Belediyeler arasında en çok alarm vereni İstanbul ve Ankara Büyükşehir Belediyeleri. Maliye Bakanlığı’nın verileri, yerel yönetim harcamalarının üçte birini kullanan İstanbul’un açığının arttığını ve 2009’un 9 ayında 2 milyar TL’yi geçtiğini gösteriyor. Bu, 3 milyar TL’ye yaklaşan 81 ilin açığının yüzde 71’ine tekabül ediyor. Gökçek’in Ankara’sı ise ASKİ ve EGO’nunkilerle birlikte, 4 milyar TL’yi geçen Hazine borcu ile batak durumda. Bir diğer büyük borçlu, 1,5 milyar TL borcu ile İzmit Büyükşehir Belediyesi. Müstakbel bir borçlu da Gaziantep. GASKİ’nin Hazine borcu 3,5 milyar TL’ye yaklaşıyor. AKP’li belediyeden enkaz devralan CHP’li Antalya Belediyesi sıkıntıları aşmaya çalışırken İzmir, borçlanmadan, kendi kaynakları ile çarkını çevirmeye çalışıyor.
***
Hükümetle IMF’nin en önemli tartışma konularından birini sosyal güvenlik harcamaları, diğerini yerel yönetim harcamaları oluşturuyor. 2009 yılında Bütçeden sosyal güvenlik için aktarılan kaynak 30 milyar TL’yi geçerken “mahalli idareler” için yapılan aktarmalar 19 milyar TL’ye yaklaştı. 2009’daki yerel seçim, bu hovardalıkta etkili oldu . Ama şimdi genel bütçede kemer sıkan AKP iktidarı, yerel yönetimleri de kemer sıkmaya zorluyor.

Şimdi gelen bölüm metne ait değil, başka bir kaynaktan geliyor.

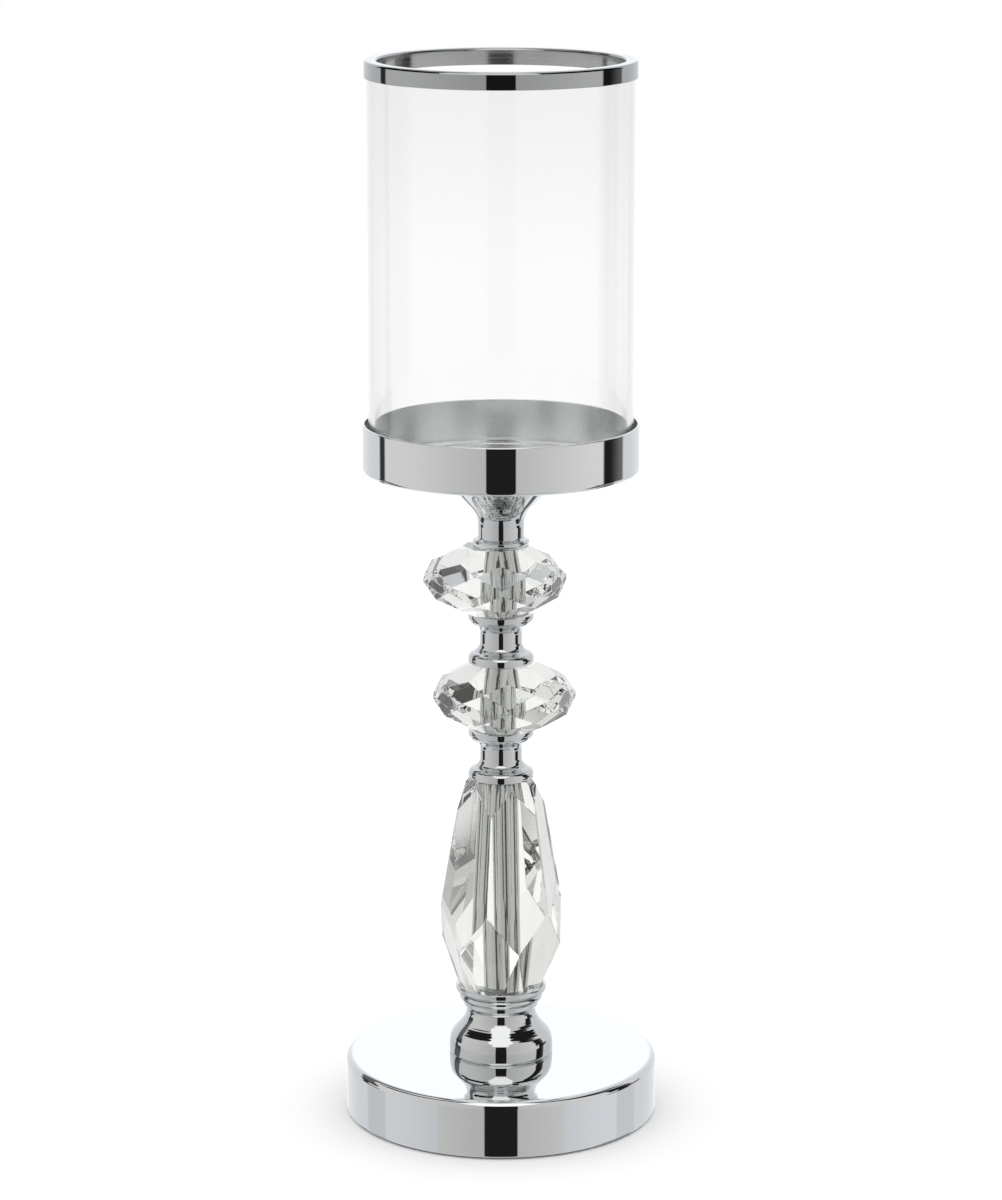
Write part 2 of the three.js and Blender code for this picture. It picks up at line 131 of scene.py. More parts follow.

Onlar da bunu, belediye çalışanlarının sayısını azaltarak, hizmetleri taşeronlara aktararak (İstanbul’da itfaiye işçilerinin isyanına yol açtıkları gibi) , ücretleri aşağı bastırarak yapıyorlar. Ama bununla kalmıyor AKP’nin neoliberal belediyeleri ürettikleri mal ve hizmetlere zam üstüne zam yapıyorlar, kamu binalarını, arsaları da haraç mezat satışa çıkardılar. Örneğin, son 12 ayda su fiyatları yüzde 14, belediye otobüsü fiyatları yüzde 9 ile, yüzde 6,5’luk TÜFE’nin üstünde artırıldı. Bu arada emlak vergileri de sessiz sedasız artırılarak kentliye yeni bir yük getirildi.
***
Belediyelere, AKP iktidarı 2009’da “özelleştirme komutu” verdi ve en az 2,4 milyar TL’lik özelleştirme yapmalısın, dedi ama yeterli talep gelmediği için bu satışlar pek gerçekleştirilemedi.. Borç batağındaki İstanbul Başkanı Topbaş, yine sessiz ve derinden kamu arsalarını satışa sundu. Bunlardan biri, Taksim’deki Hyatt International Otel varlığı. Yaklaşık 15 bin metrekarelik arsa ve üzerindeki 360 odalı otel binası, 150 milyon lira muhammen bedel üzerinden kapalı teklif alma yöntemiyle satışta. Belediye bir süre önce işletme hakkı 2025 yılına kadar Fiba Grubu’nda olan Swissotel’in de arsa ve binasını satma kararı almıştı. Belediyenin satış listesinde Tarabya’daki Boğaziçi İmar Müdürlüğü ve eski Bayrampaşa Cezaevi de var.
***
Neoliberal belediyecilik, krizle birlikte tel tel dökülüyor. Kentlilerin, kentsel mal ve hizmetler üstünden yüz yüze kaldıkları istismara, haksız zamlara karşı seslerini yükseltmeleri, kentsel arsaların, varlıkların sessiz ve derinden satışına karşı uyanık ve duyarlı olmaları gerekiyor. Taşeronlaşma ile yandaş sermaye kayırmacılığına, belediye çalışanlarının sendikasızlaştırılıp esnek istihdamla köleleştirilmesine, yeni vergi yüklerine karşı mücadele, yerelde, kentlilerin katılımcı, doğrudan demokrasiyi hedefleyen kent örgütlenmeleriyle, kent meclisleriyle yükseltilmelidir.